For the full catalog with rationale and source notes, see references/anti-patterns.md.
Heuristics and rules of thumb
- Start with the constraint, then the objective.
- Ask what agents expect before asking what the policy does.
- Turn stories into state variables and transition laws.
- Judge policies as rules in equilibrium, not intentions in isolation.
- Treat credibility as an equilibrium object, not a speech act.
- Use data to discipline models, but do not confuse reduced-form stability with structural invariance.
- When uncertain, choose rules that are robust to being wrong.
See references/heuristics.md for the full list with source notes.

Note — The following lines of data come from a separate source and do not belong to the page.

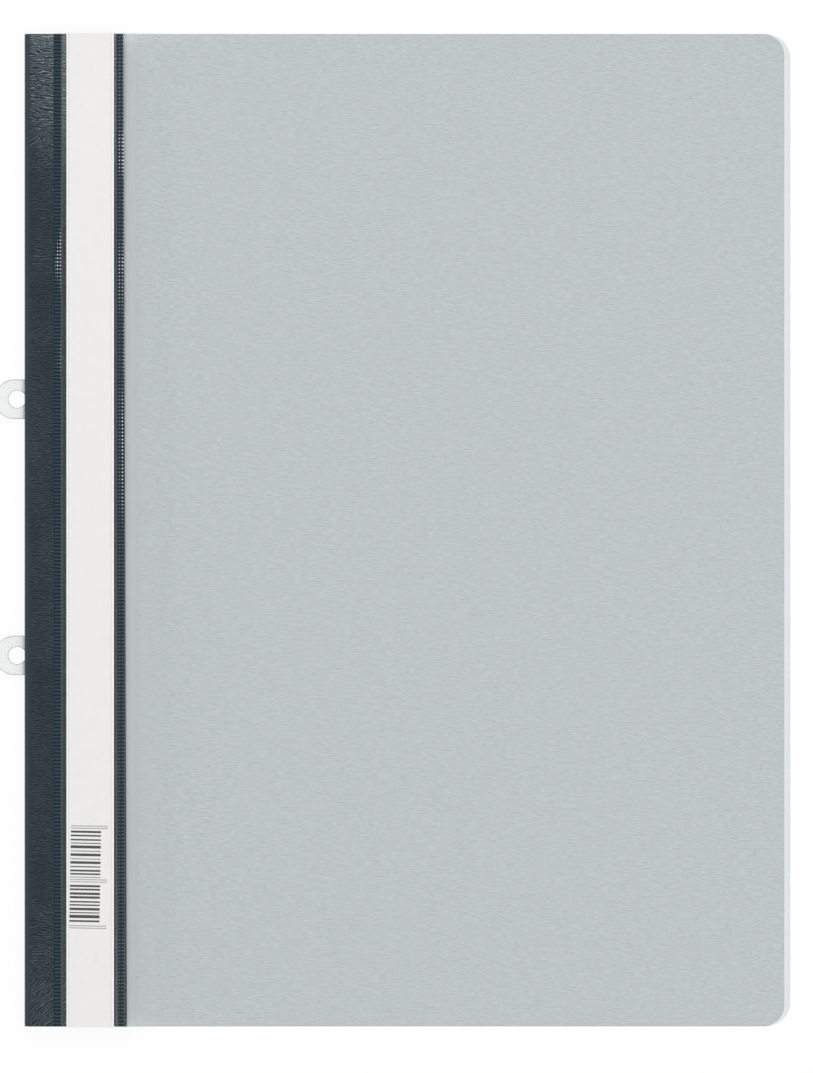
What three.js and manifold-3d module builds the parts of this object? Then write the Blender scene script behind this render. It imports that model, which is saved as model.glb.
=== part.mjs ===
// Clear view folder for oversize A4 sheets, closed and lying on its back.
// A grey back cover and a clear front cover are welded to one grained spine film. The film is
// folded round the spine and carries a label pocket on the front. A clear filing strip lies inside
// the fold, with two eyelet tabs that reach out of it for a ring binder, and holds the prong
// fastener. Millimetres. +Z is up and out of the front cover, +Y runs up the spine, and +X runs
// from the spine to the free edge. The pieces are modelled with x = 0 at the outside of the fold,
// and the whole group is then centred on its own length.

import * as THREE from "three";
import { mergeVertices } from "three/addons/utils/BufferGeometryUtils.js";
import Module from "manifold-3d";

const wasm = await Module();
wasm.setup();

// Covers
const FOLDER_HEIGHT = 310;
const FRONT_COVER_REACH = 239.1; // outside of the fold to the free edge
const BACK_COVER_REACH = 237.3;
const FRONT_COVER_THICKNESS = 0.2;
const BACK_COVER_THICKNESS = 0.3;
const FRONT_CORNER_RADIUS = 7.8;
const BACK_CORNER_RADIUS = 6.6;
const BACK_COVER_START = 3; // the back cover's hidden edge, inside the fold
const FRONT_COVER_SLOPE = 56; // run over which the front cover comes down on the back cover
const BACK_COVER_SLOPE = 12; // run over which the back cover comes down on the table
const COVER_SLOPE_STEPS = 14;

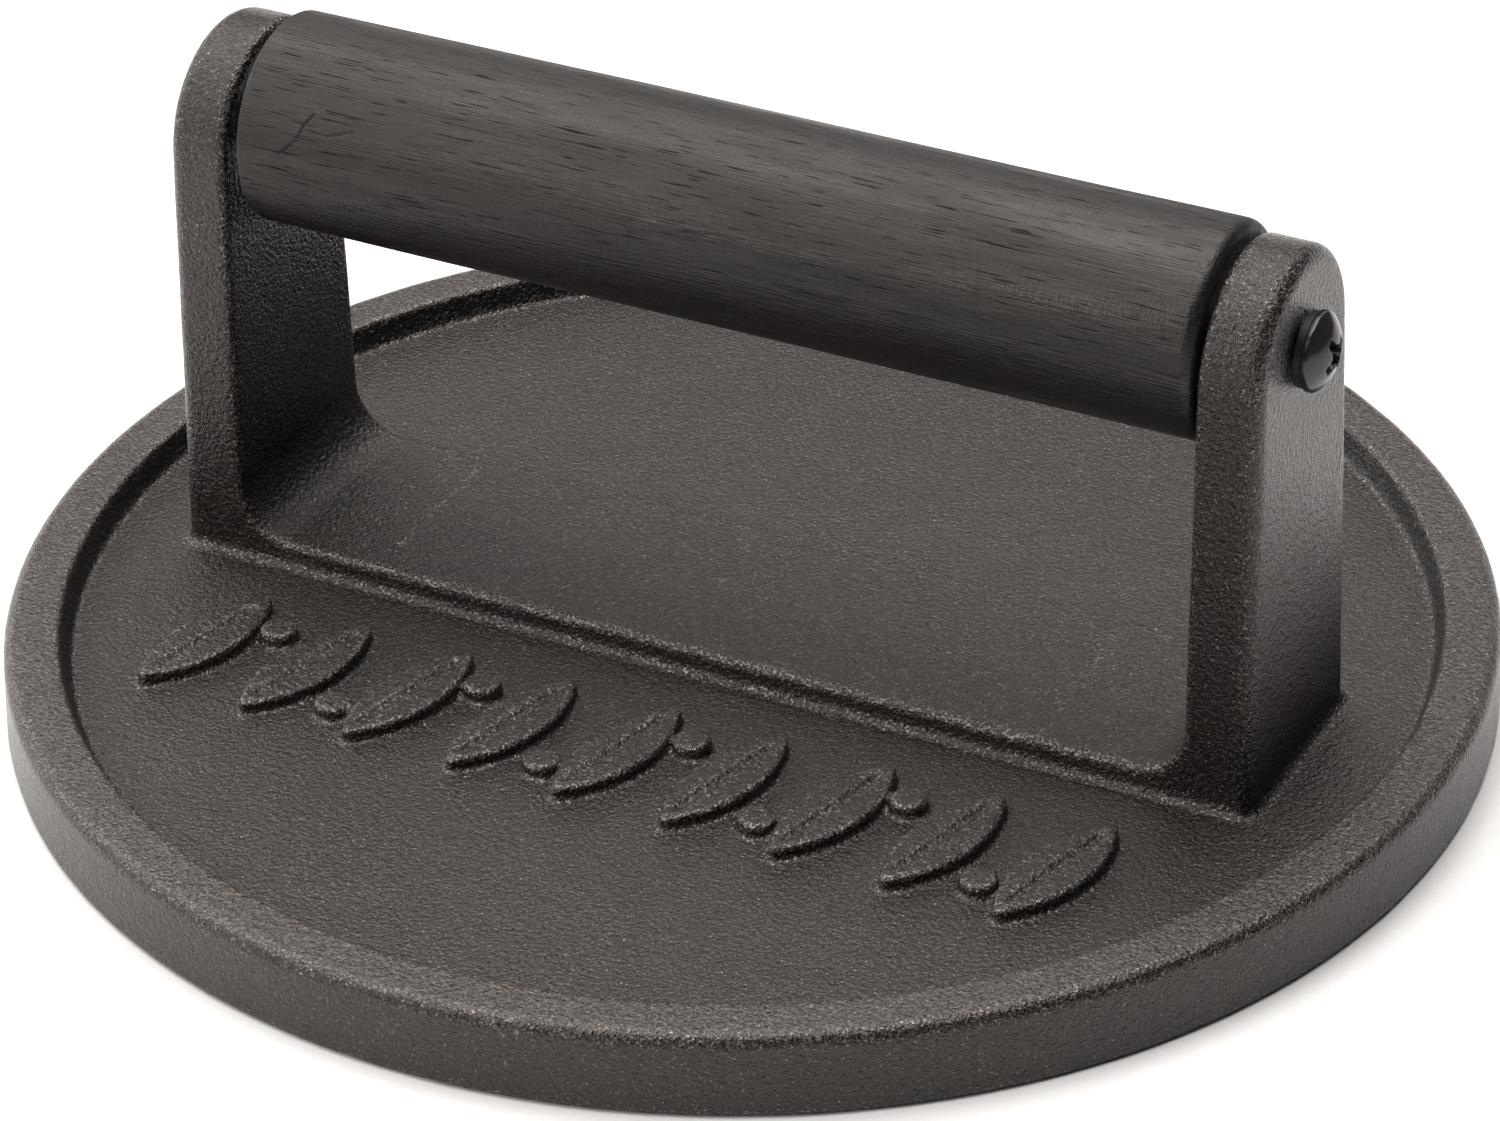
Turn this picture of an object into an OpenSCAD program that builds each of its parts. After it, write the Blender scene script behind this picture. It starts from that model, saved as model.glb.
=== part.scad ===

How to use this skill in conversation
When the user faces a policy, modeling, forecasting, or institutional-design problem, surface the relevant Sargent-style principle by name, then apply it to their context. For example: "This is an expectations-and-credibility problem" or "A recursive policy analysis would start by defining the state variables and constraints." Do not impersonate Thomas Sargent or write as if you are him. Channel the method: formalize the environment, make assumptions explicit, reason through expectations and constraints, test robustness, and clearly separate model implications from value judgments.
Because the supplied corpus contains no source-specific quotes or source IDs, avoid attributing direct quotations. If later sources are added, cite them in the reference files and use only verbatim quotes.